As noted in the previous post, the British would rapidly disavow at home what they had just agreed, and May renounced her commitment in the House of Commons as something no prime minister could ever accept. But if this was the case, a ‘soft’ Brexit would have to cover all the UK and this was not acceptable to those for whom Brexit meant Brexit, whatever Brexit actually meant. Jeremy Corbyn once again demonstrated the poverty of his own position by supporting the backstop but wanting domestic guarantees of a soft Brexit.
De Rynck describes British politics as a ‘farce’, noting that ‘May could not claim publicly she had obtained a customs union for fear of upsetting her backbenchers, which suited Corbyn’s fear that he would have to explain his own opposition to a deal his party officially wanted.’
The focus on the North of Ireland that frustrated the Tory Brexiteers so much only existed because it starkly revealed the illusion of Brexit itself, and the phantasy that was the deal that they thought they could get. Irish nationalists could be forgiven for seeing what was happening as karma – British weakness being exposed by their clinging to one of their last colonies. However, a survey of Tory MPs revealed that only one third of them thought the border was a serious matter, so it’s doubtful this was the source of much discomfort for them.
British think tanks sought out a different solution that avoided the necessity for checks and a border where they would have to take place, including ‘Max fac’, which the EU rejected but De Rynck suggested ‘some elements could be useful to soften friction for goods moving from Britain to Northern Ireland’. In the end, of course, May couldn’t get her deal through, and Boris Johnson turned the backstop into a ‘frontstop’.
De Rynck completes the picture of British political farce by noting the position of the Democratic Unionist Party, which believed that EU support for its Irish member state would collapse in the end.
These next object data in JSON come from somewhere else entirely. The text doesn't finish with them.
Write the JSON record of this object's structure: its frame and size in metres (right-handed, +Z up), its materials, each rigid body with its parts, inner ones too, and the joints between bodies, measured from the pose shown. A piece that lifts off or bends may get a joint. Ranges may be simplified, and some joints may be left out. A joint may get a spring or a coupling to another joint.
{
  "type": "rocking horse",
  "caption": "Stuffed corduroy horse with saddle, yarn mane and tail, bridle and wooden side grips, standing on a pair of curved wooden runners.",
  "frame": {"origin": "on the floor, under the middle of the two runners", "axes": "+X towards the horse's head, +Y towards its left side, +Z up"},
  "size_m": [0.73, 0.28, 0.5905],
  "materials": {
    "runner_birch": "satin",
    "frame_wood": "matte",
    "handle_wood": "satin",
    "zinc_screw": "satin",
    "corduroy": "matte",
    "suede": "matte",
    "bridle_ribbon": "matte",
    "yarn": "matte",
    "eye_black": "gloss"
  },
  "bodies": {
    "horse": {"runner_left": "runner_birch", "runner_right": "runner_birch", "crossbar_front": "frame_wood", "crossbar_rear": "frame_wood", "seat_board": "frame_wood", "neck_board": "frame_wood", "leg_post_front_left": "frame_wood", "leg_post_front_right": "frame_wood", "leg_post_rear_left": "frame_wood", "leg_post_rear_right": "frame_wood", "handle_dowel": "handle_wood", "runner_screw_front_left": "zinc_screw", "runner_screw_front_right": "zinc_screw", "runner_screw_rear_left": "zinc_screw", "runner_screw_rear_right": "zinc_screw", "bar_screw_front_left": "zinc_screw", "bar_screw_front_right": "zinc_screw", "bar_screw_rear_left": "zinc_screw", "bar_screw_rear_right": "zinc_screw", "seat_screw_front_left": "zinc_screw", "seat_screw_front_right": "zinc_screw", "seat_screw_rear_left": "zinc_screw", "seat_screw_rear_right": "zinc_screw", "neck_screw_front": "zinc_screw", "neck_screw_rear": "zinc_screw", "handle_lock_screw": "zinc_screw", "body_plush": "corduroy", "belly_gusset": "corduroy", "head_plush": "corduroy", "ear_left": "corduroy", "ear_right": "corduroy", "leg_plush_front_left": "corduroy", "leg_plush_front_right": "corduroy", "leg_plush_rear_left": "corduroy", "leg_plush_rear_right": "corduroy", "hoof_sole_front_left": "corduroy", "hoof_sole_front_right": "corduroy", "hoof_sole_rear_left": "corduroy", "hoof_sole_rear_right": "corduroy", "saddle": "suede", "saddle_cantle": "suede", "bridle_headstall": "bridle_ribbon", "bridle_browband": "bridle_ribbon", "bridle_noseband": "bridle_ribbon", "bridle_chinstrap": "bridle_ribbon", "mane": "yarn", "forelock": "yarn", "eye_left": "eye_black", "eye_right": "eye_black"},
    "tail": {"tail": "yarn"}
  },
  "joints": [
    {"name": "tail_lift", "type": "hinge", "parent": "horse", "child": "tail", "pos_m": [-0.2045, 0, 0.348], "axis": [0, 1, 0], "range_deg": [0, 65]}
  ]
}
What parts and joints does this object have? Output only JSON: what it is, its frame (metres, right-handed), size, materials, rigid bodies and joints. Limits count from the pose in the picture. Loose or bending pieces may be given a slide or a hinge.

He recalls that Barnier “pushed Foster and her party to come up with its own solution but there was never a plan from the DUP”, quelle surprise.
He notes their June 2017 manifesto, surely being one of very few to have read it, which affirmed Northern Ireland’s “unique history and geography”, its “particular circumstances” and its need for “ease of trade with the Irish Republic and throughout the European Union.” The DUP advocated “Northern-Ireland specific solutions through active executive engagement”. Its leader, Arlene Foster, was later to highlight the benefits to Northern Ireland of being in both the UK and EU markets; but not for the first time, and certainly not for the last, the most extreme elements set the agenda for the rest to follow and it became the overwhelming policy of unionism to condemn these sort of arrangements as a threat to their ‘precious union’.
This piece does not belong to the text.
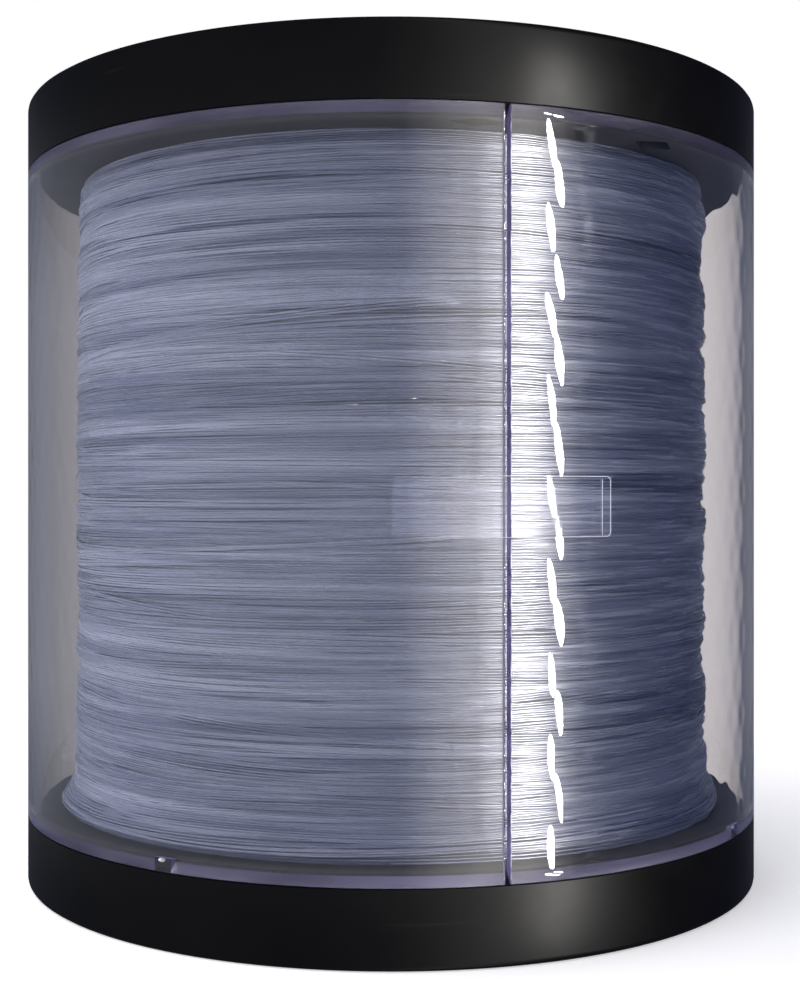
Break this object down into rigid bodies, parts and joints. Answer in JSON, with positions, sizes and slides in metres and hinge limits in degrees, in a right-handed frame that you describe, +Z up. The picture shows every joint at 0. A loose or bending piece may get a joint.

While Johnson turned the backstop into immediate application, or at least pretended to, he also wanted a particular voting procedure that would ensure local Northern-Ireland consent to its peculiar arrangements. The EU agreed that the NI Assembly should have the right to confirm the requirements of the deal over time but thought that its ability to overrule the initial Westminster decision made no sense. The British negotiators wanted the local Assembly to approve the deal and to require a majority of both nationalists and unionists, which given the latter’s deepest affection for saying ‘No’ would have meant they would have said no and there would have been no deal.
It might appear easy to discern British motivation for asking for this provision because they might have believed that the unionists’ ‘No’ could perhaps be a means of putting pressure on the EU to deliver a better deal. The approach of the EU however, was that while it was up to the UK to determine its internal political arrangements, these were not determining a deal with the European Union. Today, the DUP is still opposed to the final deal and is in effect attempting to impose its veto, but it is not a party to the talks and it will not determine their outcome.
The final deal was concluded with the same familiar backdrop as the preceding negotiations. The Daily Telegraph reported a cabinet minister’s “fury” at the EU’s “demands for more concessions” while at the same time Johnson decided to sign up to it. He later met representatives of Northern Ireland manufacturing, assuring them that they could throw any customs forms requested in the bin, and they could call him if they had a problem. I would not be surprised if they immediately reflected that there was no problem for which he would be regarded as the solution. As we have now been assured, Johnson did not know what he was signing up to, writing in the Daily Telegraph that the protocol he agreed to couldn’t have meant introducing trade barriers, because that’s not what he meant, and so it would be vital to now “close that option down.”
On the EU side, it would appear from De Rynck that the EU was happier with the Johnson deal than with May’s proposed all-UK membership of a common customs territory, with its pursuit of some sort of “max-fac” means of reducing customs checks. He nevertheless contends that “the EU compromised more on Northern Ireland than on any other withdrawal issue”. This might be true, because it is also clear that in terms of the other two issues, in respect of Britain’s financial settlement and the rights of citizens, the EU essentially got what it wanted.